CANADA FX DEBT-C$ bounces to highest in nearly 3 weeks

Thu Mar 27, 2014 4:38pm EDT

* Canadian dollar at C$1.1032 or 90.65 U.S. cents
    * Bond prices mixed across the maturity curve

 (Adds details, quotes, updates prices)
    By Leah Schnurr
    TORONTO, March 27 (Reuters) - The Canadian dollar
strengthened to its highest level in nearly three weeks against
the greenback on Thursday as it continued to recover from a
recent selloff, which investors have deemed overdone.
    The loonie fell to a 4-1/2-year low last week, hit by the
Bank of Canada saying it could not rule out an interest rate cut
and by the prospect of a faster-than-expected timetable for
raising interest rates in the United States.
    But the currency has managed to more than recoup that
decline in recent sessions, with a quiet calendar for domestic
economic data this week providing few catalysts to spur trade.
    The resource-sensitive loonie also got a lift from higher
oil and other commodity prices, and as some of the recent risk
aversion that has weighed on markets eased.
    "For the past six months or so, commodities have really been
a back-burner issue for the Canadian dollar; it's really been
all about monetary policy," said Greg Moore, senior currency
strategist at Royal Bank of Canada in Toronto.
    More dramatic price moves in commodities of late and central
bank dynamics that have not shifted too much have helped bring
the currency's correlation with resources back into greater
focus, said Moore.
    The Canadian dollar ended the North American
session at C$1.1032 to the greenback, or 90.65 U.S. cents,
stronger than Wednesday's close of C$1.1084, or 90.22 U.S.
cents. The currency was at its highest level since early March. 
    The Canadian dollar's strength this week has come as   
investors are realizing that last week's drop may have been an
overreaction, particularly to comments made by Bank of Canada
Governor Stephen Poloz, said Benjamin Reitzes, senior economist
at BMO Capital Markets in Toronto.
    In a speech last week, Poloz warned about the risk of a
prolonged period of sluggish growth and low interest rates.

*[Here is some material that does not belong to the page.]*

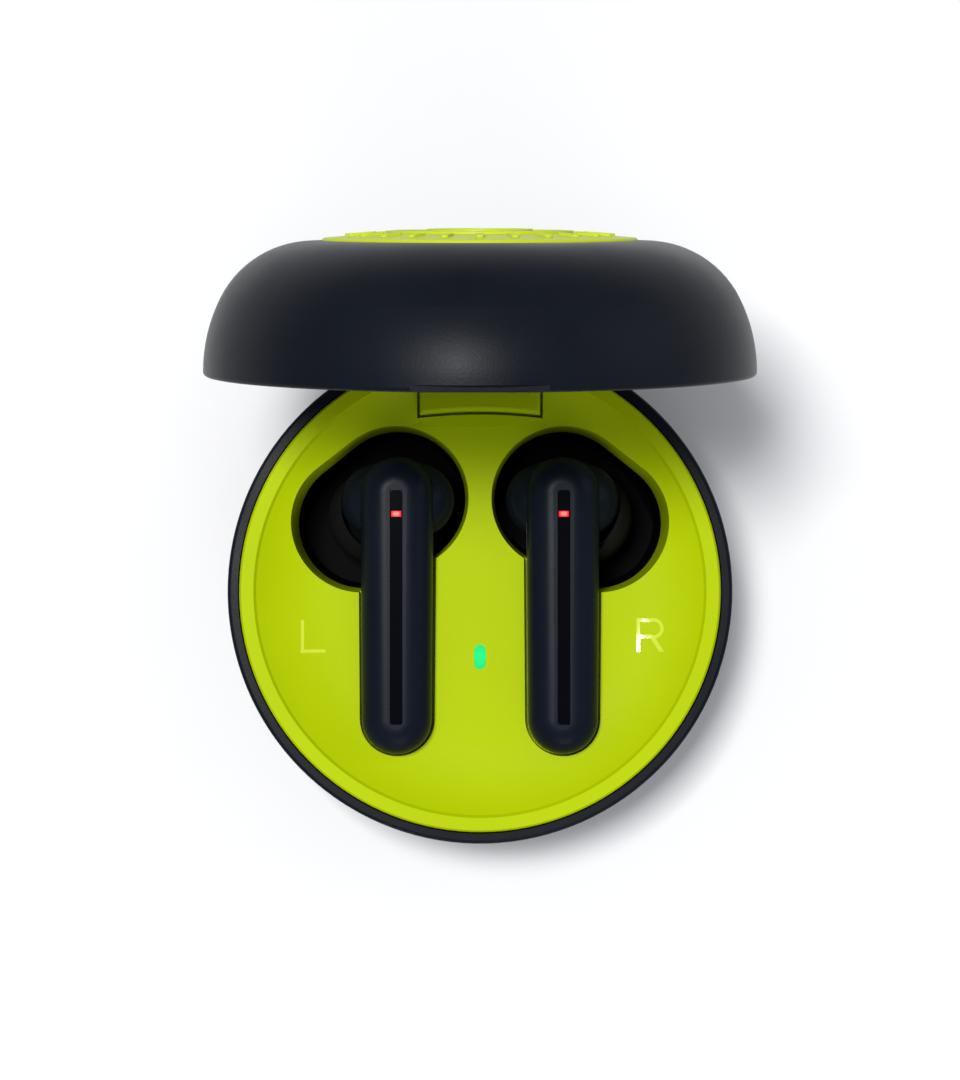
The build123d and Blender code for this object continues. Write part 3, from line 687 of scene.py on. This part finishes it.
tongue_low, tongue_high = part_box("usb_tongue")
tongue_z = (tongue_low[2] + tongue_high[2]) / 2
pads = []
for row in (-1, 1):
    for step in range(PADS):
        deselect_all()
        x = (step - (PADS - 1) / 2) * PAD_PITCH
        y = tongue_high[1] - PAD_SETBACK - PAD_SIZE[1] / 2
        z = tongue_z + row * (TONGUE_HALF + PAD_PROUD)
        bpy.ops.mesh.primitive_cube_add(size=1, location=(x, y, z), scale=PAD_SIZE)
        bpy.ops.object.transform_apply(location=True, rotation=True, scale=True)
        ease = bpy.context.object.modifiers.new("ease", "BEVEL")
        ease.width = PAD_EDGE
        ease.segments = 2
        bpy.ops.object.modifier_apply(modifier=ease.name)
        pads.append(bpy.context.object)
deselect_all()
for pad in pads:
    pad.select_set(True)
bpy.context.view_layer.objects.active = pads[0]
bpy.ops.object.join()
contacts = settle("port_contacts")
contacts.data.materials.append(gold)
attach(contacts, "base")
print(contacts.name, "faces", len(contacts.data.polygons))

# %% [markdown]
# ## Woven mesh in the nozzles
# The sound comes out through a disc of woven steel wire. A grid cut down to a disc gives the
# weave's spacing, and the wireframe modifier turns its edges into wires.

# %% Model the nozzle meshes
WEAVE_R = 1.66 * MM
WEAVE_CELLS = 20
WIRE_THICKNESS = 0.07 * MM
NOZZLE_TILT = radians(35.6)
LEFT_HEADING = 215.2
NOZZLE_HEADING = {"left": radians(LEFT_HEADING), "right": radians(180 - LEFT_HEADING)}


def nozzle_weave(side):
    """A disc of wire mesh, set square across the nozzle."""
    deselect_all()
    bpy.ops.mesh.primitive_grid_add(
        x_subdivisions=WEAVE_CELLS,
        y_subdivisions=WEAVE_CELLS,
        size=2 * WEAVE_R,
    )
    disc = bpy.context.object
    bpy.ops.object.mode_set(mode="EDIT")
    bpy.ops.mesh.select_mode(type="VERT")
    bpy.ops.mesh.select_all(action="DESELECT")
    bpy.ops.object.mode_set(mode="OBJECT")
    for point in disc.data.vertices:
        point.select = point.co.length > WEAVE_R
    bpy.ops.object.mode_set(mode="EDIT")
    bpy.ops.mesh.delete(type="VERT")
    bpy.ops.object.mode_set(mode="OBJECT")
    wires = disc.modifiers.new("wires", "WIREFRAME")
    wires.thickness = WIRE_THICKNESS
    wires.use_even_offset = False
    bpy.ops.object.modifier_apply(modifier=wires.name)
    heading = NOZZLE_HEADING[side]
    disc.matrix_world = (
        Matrix.Translation(middle("nozzle_mesh_" + side))
        @ Matrix.Rotation(heading, 4, "Z")
        @ Matrix.Rotation(radians(180) - NOZZLE_TILT, 4, "Y")
    )
    piece = settle("nozzle_weave_" + side)
    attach(piece, "bud_" + side)
    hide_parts("nozzle_mesh_" + side)
    piece.data.materials.append(steel)
    return piece


for side in ("left", "right"):
    weave = nozzle_weave(side)
    print(weave.name, "faces", len(weave.data.polygons))

# %% [markdown]
# ## A pale studio floor
# The floor is plain, with only enough grain to keep it from looking like a flat card.

# %% Dress the floor
floor_skin = moulded(
    "pale_floor",
    colour=(0.82, 0.82, 0.83),
    rough=0.7,
    drift=0.02,
    spread=0.05,
    pit_scale=400.0,
    pit_depth=0.05,
)
floor.data.materials.append(floor_skin)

When
asked if he could rule out a rate cut, Poloz said he could not,
which markets latched on to, even as Poloz repeated that the
central bank's stance was neutral.   
    "Things aren't quite as dovish from the Bank of Canada's
perspective as markets thought immediately after his comments,"
Reitzes said.
    From the trough hit last week to Thursday's close, the
Canadian dollar has gained nearly 2 cents.
    Even with this week's stronger tone for the Canadian dollar,
many analysts still expect it to resume a downward path.
    "Our forecast is still for a weaker Canadian dollar. It's
tough to see a good reason to consistently buy Canadian dollars
at this point," Reitzes said.
    "Our forecast is for the U.S. economy to strengthen at a
quicker pace than Canada, so we have Canada improving but not
quite as much as the U.S., and that's likely going to push U.S.
yields relatively higher faster than Canada. They're both going
to move up, the U.S. will move up a little faster, so that will
favor the U.S. dollar," he said.
    Canadian government bond prices were mixed across the
maturity curve, with the two-year off half a Canadian
cent to yield 1.063 percent. The benchmark 10-year 
was up 12 Canadian cents to yield 2.432 percent.